Filter name cannot exceed 32 characters.
Example message content to filter:
*("test")*
Standard Regex (this is the syntax if you create the filter using the UI):
\*\("test"\)\*
Filter syntax in JSON:
\\*\\(\"test\"\\)\\*
Filter example in JSON with double-escaped special characters:
{
"source": {
"name": "test",
"filters": [{
"filterType": "Exclude",
"name": "Filter keyword",
"regexp": "\\*\\(\"test\"\\)\\*"
}]
}
}
Example: mask filter
The following is an example of a filter to mask messages containing an authorization token.
Example message content to filter:
auth":"Basic cABC123vZDAwfvDldmlfZ568dWQ6vvhjER4dgyR33lP"
Standard Regex, this is the syntax if you create the filter using the UI:
auth"\s*:\s*"Basic\s*([^"]+)"
Filter syntax in JSON:
auth\"\\s*:\\s*\"Basic\\s*([^\"]+)\"
Filter example in JSON with double-escaped special characters:
"filters":[{
"filterType":"Mask",
"name":"masktoken",
"regexp":"auth\"\\s*:\\s*\"Basic\\s*([^\"]+)\"",
"mask":"##TOKEN##"
},
Example: data forwarding rule
In the JSON below for a source, the filters array specifies a data forwarding rule. Before you can configure a data forwarding rule in JSON, you must obtain the sinkId for the data forwarding data destination. For instructions, see Get sinkId for a data forwarding destination below.
{
"api.version": "v1",
"sources": [{
"sourceType": "Syslog",
"name": "example",
"port": 514,
"protocol": "TCP",
"encoding": "UTF-8",
"category": "example",
"useAutolineMatching": false,
"multilineProcessingEnabled": false,
"timeZone": "UTC",
"automaticDateParsing": true,
"forceTimeZone": false,
"defaultDateFormat": "dd/MMM/yyyy HH:mm:ss",
"filters": [{
"filterType": "Forward",
"name": "example",
"regexp": "(?s).*(?s)",
"sinkId": 22,
"transparentForwarding": false
}]
}]
}
Get sinkId for a data forwarding destination
To determine the sinkId for a data forwarding destination, you use the Sumo web app to create a test data forwarding rule. Sumo updates the JSON configuration for the source with the sinkId of the destination you select. Then you can view the JSON configuration for the source, make a note of the sinkId, and then delete the test processing rule.
These instruction assume you have already created a data forwarding destination.
- Follow the instructions in Configure processing rules for data forwarding to add a data forwarding rule to a source on an installed collector. As part of this process, you will select the data forwarding destination to which you want to forward data.
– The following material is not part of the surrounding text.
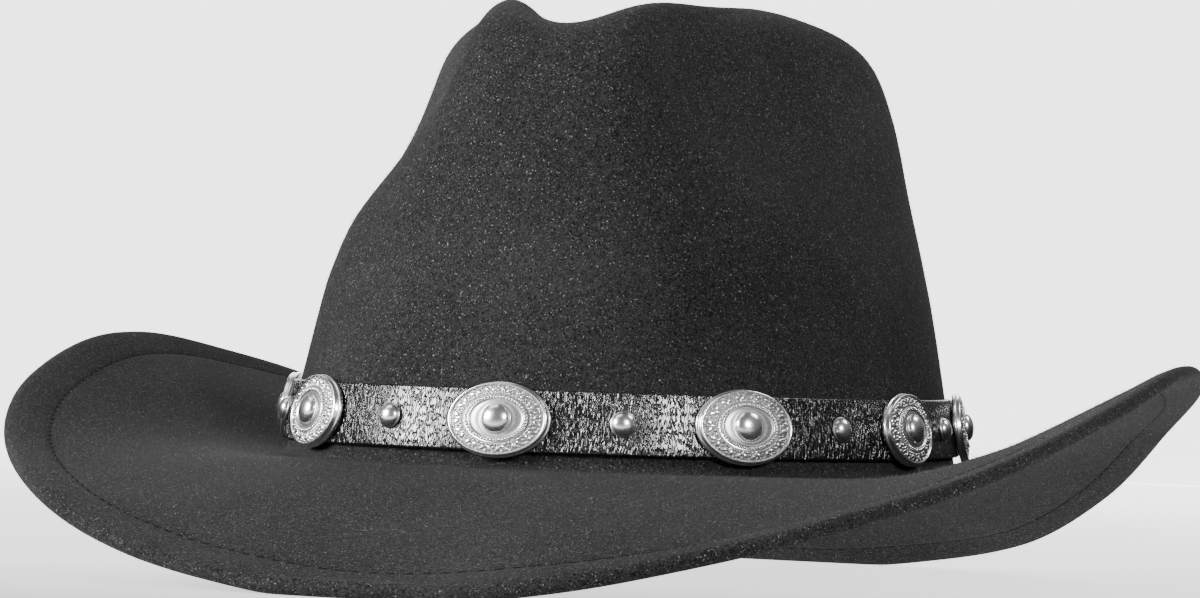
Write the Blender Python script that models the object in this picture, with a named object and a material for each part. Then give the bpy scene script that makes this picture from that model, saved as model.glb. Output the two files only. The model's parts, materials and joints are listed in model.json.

- To view the JSON configuration for the source you updated in the previous step:
- Select Manage Data > Collection > Collection.
- Click the icon to the right of the source. The API usage information panel appears. Make a note of the sinkId in the filter section of the JSON.
- Click the icon to the right of the Source. Make a note of the sinkId in the filter section of the JSON.
- Click Done to close the API usage information panel.
- Now that you have determined the sinkId for the data forwarding destination, delete the test rule.
- Select Manage Data > Collection > Collection.
- Navigate to the source to which you added the test rule.
- In the Processing Rules section of the page, click the delete icon to the right of the test rule.
Now that you have the sinkId for the data forwarding destination, you can define the filter array in the JSON for your source, following the example in Example: Data Forwarding Rule above.